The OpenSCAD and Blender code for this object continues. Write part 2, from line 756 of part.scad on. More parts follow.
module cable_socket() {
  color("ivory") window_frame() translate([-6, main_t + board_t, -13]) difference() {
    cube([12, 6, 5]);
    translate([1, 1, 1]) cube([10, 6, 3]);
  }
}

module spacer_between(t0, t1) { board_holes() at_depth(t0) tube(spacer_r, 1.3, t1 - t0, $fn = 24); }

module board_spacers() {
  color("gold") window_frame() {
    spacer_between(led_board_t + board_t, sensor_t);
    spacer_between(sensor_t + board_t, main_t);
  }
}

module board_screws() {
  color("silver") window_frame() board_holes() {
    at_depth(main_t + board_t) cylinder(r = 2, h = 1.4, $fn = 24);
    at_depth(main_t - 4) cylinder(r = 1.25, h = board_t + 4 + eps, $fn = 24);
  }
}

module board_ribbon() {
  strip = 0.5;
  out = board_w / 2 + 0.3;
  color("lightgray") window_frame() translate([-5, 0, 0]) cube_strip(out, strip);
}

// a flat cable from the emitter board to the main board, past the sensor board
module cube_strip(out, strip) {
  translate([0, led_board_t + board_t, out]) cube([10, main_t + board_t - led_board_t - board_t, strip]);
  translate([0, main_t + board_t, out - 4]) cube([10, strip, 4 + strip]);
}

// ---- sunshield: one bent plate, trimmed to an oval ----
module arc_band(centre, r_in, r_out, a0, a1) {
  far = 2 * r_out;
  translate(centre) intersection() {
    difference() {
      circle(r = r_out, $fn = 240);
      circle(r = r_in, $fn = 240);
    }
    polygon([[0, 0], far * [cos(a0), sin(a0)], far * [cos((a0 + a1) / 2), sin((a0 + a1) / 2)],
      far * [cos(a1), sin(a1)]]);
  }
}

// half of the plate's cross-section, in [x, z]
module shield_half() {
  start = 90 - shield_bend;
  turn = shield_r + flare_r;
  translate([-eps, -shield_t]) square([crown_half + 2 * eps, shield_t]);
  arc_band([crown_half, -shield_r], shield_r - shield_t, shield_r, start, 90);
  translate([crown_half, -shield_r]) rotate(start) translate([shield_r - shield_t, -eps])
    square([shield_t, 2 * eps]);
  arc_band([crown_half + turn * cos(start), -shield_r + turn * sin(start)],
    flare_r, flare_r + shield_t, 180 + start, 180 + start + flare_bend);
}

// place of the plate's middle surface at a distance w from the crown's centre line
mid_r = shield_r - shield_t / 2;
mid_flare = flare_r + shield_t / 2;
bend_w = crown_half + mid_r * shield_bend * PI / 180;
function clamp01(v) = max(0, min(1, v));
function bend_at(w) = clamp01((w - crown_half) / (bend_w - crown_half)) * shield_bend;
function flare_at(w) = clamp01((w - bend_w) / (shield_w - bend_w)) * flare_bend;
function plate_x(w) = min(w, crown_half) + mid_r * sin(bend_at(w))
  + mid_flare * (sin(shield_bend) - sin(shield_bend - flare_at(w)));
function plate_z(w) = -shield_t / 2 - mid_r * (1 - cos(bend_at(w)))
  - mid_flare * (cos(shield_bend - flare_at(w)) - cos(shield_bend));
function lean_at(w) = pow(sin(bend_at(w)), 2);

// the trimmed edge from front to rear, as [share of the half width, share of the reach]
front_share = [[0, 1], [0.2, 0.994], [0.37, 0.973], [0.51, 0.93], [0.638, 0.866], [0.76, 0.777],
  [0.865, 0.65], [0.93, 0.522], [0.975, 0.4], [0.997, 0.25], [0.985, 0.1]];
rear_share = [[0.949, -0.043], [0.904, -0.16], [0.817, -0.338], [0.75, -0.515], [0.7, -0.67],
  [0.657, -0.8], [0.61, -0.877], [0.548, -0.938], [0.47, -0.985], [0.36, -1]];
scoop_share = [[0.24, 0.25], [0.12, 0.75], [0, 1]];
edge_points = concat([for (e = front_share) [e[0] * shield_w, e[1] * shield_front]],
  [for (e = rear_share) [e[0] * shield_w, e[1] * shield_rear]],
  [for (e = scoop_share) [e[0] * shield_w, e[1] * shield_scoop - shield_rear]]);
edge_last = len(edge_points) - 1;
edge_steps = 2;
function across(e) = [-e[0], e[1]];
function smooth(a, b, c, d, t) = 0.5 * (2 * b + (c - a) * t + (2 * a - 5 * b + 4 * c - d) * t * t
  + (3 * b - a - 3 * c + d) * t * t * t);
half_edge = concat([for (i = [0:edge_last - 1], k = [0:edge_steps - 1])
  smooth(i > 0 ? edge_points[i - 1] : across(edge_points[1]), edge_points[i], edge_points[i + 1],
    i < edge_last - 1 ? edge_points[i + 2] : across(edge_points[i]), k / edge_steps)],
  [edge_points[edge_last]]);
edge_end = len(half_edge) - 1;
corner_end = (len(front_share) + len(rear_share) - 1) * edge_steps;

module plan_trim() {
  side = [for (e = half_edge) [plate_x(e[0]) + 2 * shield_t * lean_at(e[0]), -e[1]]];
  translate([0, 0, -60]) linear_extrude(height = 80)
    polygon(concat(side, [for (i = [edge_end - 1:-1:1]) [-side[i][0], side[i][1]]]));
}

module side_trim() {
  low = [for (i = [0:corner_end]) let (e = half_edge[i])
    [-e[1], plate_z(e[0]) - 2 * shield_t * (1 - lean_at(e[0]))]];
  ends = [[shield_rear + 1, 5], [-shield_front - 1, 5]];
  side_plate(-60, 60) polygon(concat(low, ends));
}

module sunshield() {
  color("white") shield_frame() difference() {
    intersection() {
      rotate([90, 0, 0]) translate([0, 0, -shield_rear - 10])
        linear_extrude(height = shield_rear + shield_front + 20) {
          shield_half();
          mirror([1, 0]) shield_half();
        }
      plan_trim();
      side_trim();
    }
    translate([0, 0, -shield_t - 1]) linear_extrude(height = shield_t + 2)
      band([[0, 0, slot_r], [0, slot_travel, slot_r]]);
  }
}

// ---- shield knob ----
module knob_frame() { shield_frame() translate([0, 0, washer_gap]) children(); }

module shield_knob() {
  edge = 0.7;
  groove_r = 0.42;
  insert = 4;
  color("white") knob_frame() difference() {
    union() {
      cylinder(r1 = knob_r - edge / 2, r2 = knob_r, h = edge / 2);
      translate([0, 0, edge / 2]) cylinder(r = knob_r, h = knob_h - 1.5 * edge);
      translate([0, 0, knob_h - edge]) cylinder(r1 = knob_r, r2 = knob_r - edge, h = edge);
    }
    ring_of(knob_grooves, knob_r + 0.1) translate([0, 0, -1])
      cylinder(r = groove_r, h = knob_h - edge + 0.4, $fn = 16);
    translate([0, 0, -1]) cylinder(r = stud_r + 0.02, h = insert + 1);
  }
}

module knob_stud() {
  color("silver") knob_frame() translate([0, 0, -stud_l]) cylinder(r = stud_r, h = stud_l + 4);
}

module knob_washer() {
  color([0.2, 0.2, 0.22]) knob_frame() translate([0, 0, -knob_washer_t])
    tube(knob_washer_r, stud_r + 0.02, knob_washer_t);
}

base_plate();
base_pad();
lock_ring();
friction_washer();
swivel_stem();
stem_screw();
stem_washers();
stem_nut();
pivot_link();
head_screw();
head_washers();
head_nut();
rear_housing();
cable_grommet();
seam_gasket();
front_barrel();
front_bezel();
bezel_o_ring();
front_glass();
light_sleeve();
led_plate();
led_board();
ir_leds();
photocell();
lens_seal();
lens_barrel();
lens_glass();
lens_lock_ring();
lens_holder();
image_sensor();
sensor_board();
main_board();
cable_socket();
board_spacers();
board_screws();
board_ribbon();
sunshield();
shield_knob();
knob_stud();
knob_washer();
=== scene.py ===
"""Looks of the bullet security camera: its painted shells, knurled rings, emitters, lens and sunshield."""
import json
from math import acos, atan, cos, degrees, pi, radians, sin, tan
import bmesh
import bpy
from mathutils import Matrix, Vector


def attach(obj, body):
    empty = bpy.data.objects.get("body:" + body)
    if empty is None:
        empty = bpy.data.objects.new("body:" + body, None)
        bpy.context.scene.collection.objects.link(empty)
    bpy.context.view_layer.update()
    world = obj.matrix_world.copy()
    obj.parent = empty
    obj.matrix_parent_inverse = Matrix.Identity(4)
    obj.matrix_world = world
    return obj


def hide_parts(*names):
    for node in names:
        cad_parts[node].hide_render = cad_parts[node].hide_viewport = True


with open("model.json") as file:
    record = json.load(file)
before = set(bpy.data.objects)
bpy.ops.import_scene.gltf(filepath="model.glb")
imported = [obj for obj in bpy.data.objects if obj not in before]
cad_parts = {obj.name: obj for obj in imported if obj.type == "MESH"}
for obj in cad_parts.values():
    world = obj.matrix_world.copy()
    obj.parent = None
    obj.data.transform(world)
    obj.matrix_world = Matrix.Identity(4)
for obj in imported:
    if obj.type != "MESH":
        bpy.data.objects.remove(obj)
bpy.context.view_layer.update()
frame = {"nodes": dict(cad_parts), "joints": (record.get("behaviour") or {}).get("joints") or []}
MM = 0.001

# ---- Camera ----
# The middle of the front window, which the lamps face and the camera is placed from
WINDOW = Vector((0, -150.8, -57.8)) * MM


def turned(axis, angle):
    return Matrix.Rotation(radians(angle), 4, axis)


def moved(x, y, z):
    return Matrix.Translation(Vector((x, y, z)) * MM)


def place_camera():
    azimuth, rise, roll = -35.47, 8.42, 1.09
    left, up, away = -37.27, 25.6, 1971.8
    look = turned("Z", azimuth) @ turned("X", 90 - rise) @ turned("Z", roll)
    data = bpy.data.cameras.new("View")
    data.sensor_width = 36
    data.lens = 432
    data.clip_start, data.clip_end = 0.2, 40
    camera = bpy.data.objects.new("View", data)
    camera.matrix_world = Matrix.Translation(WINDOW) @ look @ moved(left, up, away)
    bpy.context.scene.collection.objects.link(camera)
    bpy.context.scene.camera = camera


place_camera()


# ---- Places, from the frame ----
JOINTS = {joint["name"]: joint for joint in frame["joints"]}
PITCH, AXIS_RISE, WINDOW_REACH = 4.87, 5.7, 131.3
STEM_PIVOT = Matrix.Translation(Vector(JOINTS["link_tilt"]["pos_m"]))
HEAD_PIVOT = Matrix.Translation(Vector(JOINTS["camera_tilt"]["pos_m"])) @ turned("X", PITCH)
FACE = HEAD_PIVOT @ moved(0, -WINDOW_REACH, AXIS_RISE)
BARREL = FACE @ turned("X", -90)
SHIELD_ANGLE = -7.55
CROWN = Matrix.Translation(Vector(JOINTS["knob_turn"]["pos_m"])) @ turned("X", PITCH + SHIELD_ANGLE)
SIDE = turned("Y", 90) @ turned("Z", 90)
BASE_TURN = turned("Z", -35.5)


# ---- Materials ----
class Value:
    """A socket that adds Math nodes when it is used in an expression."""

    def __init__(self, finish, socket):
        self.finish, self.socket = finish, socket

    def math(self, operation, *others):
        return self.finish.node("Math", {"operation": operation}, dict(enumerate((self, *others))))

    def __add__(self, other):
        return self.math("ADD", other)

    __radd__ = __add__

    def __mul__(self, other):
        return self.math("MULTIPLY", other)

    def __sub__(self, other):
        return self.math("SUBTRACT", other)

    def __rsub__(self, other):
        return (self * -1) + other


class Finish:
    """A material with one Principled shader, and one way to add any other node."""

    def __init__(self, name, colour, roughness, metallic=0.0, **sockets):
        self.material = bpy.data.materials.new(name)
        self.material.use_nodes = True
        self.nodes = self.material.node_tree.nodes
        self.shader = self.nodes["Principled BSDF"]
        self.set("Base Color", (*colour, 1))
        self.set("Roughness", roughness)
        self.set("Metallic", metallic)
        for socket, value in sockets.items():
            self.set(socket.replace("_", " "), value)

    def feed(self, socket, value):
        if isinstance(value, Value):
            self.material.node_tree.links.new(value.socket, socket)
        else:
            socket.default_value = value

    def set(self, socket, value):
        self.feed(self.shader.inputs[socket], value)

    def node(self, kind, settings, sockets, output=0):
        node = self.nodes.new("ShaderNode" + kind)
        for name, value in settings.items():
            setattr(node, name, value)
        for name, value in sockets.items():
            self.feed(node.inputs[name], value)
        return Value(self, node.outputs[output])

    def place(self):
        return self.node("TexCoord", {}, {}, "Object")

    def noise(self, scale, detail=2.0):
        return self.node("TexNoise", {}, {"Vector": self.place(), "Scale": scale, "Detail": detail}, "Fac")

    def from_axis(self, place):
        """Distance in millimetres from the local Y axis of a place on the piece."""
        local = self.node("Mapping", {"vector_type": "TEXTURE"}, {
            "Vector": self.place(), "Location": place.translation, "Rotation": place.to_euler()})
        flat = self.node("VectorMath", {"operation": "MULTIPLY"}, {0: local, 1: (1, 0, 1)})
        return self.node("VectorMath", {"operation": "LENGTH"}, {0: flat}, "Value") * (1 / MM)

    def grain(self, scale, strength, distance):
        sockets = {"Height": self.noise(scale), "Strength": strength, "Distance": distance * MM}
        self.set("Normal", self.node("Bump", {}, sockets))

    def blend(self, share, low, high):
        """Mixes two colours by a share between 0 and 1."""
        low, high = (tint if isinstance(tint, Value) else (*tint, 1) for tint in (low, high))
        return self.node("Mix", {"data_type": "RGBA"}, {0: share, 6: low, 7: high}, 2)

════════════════

▶ Prompt: Nothing beyond the lines starting at the line containing "base_plate();" and ending at the line containing "obj.matrix_parent_inverse = Matrix.Identity(4)" is to be reproduced; reproduce those lines exactly, both ends included.

▶ Response to the task:
base_plate();
base_pad();
lock_ring();
friction_washer();
swivel_stem();
stem_screw();
stem_washers();
stem_nut();
pivot_link();
head_screw();
head_washers();
head_nut();
rear_housing();
cable_grommet();
seam_gasket();
front_barrel();
front_bezel();
bezel_o_ring();
front_glass();
light_sleeve();
led_plate();
led_board();
ir_leds();
photocell();
lens_seal();
lens_barrel();
lens_glass();
lens_lock_ring();
lens_holder();
image_sensor();
sensor_board();
main_board();
cable_socket();
board_spacers();
board_screws();
board_ribbon();
sunshield();
shield_knob();
knob_stud();
knob_washer();
=== scene.py ===
"""Looks of the bullet security camera: its painted shells, knurled rings, emitters, lens and sunshield."""
import json
from math import acos, atan, cos, degrees, pi, radians, sin, tan
import bmesh
import bpy
from mathutils import Matrix, Vector


def attach(obj, body):
    empty = bpy.data.objects.get("body:" + body)
    if empty is None:
        empty = bpy.data.objects.new("body:" + body, None)
        bpy.context.scene.collection.objects.link(empty)
    bpy.context.view_layer.update()
    world = obj.matrix_world.copy()
    obj.parent = empty
    obj.matrix_parent_inverse = Matrix.Identity(4)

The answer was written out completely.